There is no “urban recreation” being planned for the Marina, just hotels and apartments, a shopping center and stacked storage for small boats that will no longer have small docking spaces. The public meetings are requirements for passage of the amendment, not consideration of public opinion.
Lynne Shapiro, Marina del Rey
Feels recent power outage in Marina could have been handled better
To the Editor:
On Saturday, Sept. 18 at 5:30 p.m. there was a sudden complete loss of power in a portion of Marina del Rey incorporating Palawan Way and it was not restored until 5 a.m. Monday, Sept. 20.
This affected me and a thousand or more people. It left us in the dark, without being able to cook or heat our food or move around. I live on the third floor and in my case, the elevator could not operate as well so I was stuck in my apartment and could not go to pick up food, pills, etc.
Southern California Edison reportedly claimed that it was an equipment failure.
I understand that the cables are underground, therefore requiring more repair vehicles and persons to fix the problem which had to be rounded up, taking more and more time. However, there is no excuse for this outage and delay since with proper maintenance and check-up, this terrible problem may have been averted, including an outage warning two years ago.
I feel that this inconvenient and dangerous incident should have been handled a lot better and blame Edison fully for the matter.

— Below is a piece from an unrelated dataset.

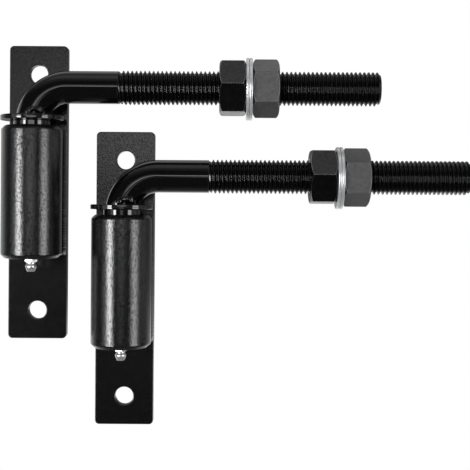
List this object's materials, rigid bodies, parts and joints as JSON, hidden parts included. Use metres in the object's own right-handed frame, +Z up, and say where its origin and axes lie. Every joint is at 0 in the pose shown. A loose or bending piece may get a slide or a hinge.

I hope that they take steps to avoid a repetition.
Accidents can happen but this one, or the delay in repair could have been prevented. So much for modern equipment,
Fred Newman, Marina del Rey
Calls all-night art event Glow a ‘revelation’
To the Editor:
Glow was truly a revelation. I am a Santa Monica resident and my wife and I spent last summer in Spain and Portugal. As I immersed myself in the history and culture of that region, I was starting to dread my return to the land of the Philistines (i.e. Los Angeles).
Now I see that at least Santa Monica is on the cutting edge. All it takes is some foam, glowy surfaces, rock music, and sufficient enthusiasm and we can play the part of hip urbanites.
Best of all, it gives us a chance to triple parking rates for those deluded out-of-towners who actually went through the trouble of driving to this event.
Addresses Venice residents on homelessness concerns
To the Editor:
This is an open letter to the people of Venice.
Three years ago I arrived in this community and for three years I’ve heard nothing but people squabbling and bickering over who has the right to live and who doesn’t.
You’re worse than children. Everyone’s at each other’s throats with their fear and hate, spending all their time, all their money and all their energy fighting each other, when we should be working together.
Whether anyone likes it or not, housing is a human right. It is established and accepted international law for 62 years that we are bound to as a human race and it is valid right here in Venice, just as much as it is in Darfur, or Rwanda.
You don’t like people living in RVs in front of your house, or out on the street corner and neither do I. On one hand, though you say you don’t want them there and on the other, you say you don’t want to pay for it.
Well, guess what — you are paying for it — through the nose. Do you know how much it costs to maintain a civil war for, what is it now, a decade?
You’re all ready to kill each other, while all these politicians are laughing behind your backs. They keep us fighting each other, so we don’t see what they’re up to.
These guys have an obligation to provide a social safety net to ensure that no one falls below a certain standard of living.
This is a national epidemic. One out of seven Americans live in poverty and one out of every three homeless people are veterans. Finding the solutions is our responsibility.
Housing is a human right and these guys, these politicians, aren’t doing their job, but they sure do know how to spend our money — and get no results for it. I’d love to open up their books, to do a citizen’s audit of the mismanagement of our money.
How many hundreds of thousands of dollars have they spent on reports and studies that go nowhere? Wendy Gruel, the city controller, just released a report stating that from the $111 million the city received in federal stimulus money, they created only 55 jobs. That’s $2 million per job! Where did all the money go? How about $6,000 just to change a light bulb, that’s where, and right back into the pockets of the companies owned by their campaign contributors.
How much are you willing to spend on security? The city spends more money on policing homeless people than it does on housing them and that I say is a crime. You can’t police your way out of poverty.
If we just provide the basic human services, we’d clean up the streets for a fraction of the price and be able to cut taxes too, but these guys keep crying “No money. No money.” Well, if that’s the case, then I think that it’s time they took a pay cut. Do you know how much a city council member earns? What is it, like $17,000 a month? No one should earn that much money, especially with people living on the streets.
Just three months ago they voted to give us all a rent increase. I guess that will just exacerbate the problem even more and it’s only going to get worse, as long as you continue to allow your fear and hatred and greed rule your hearts and minds.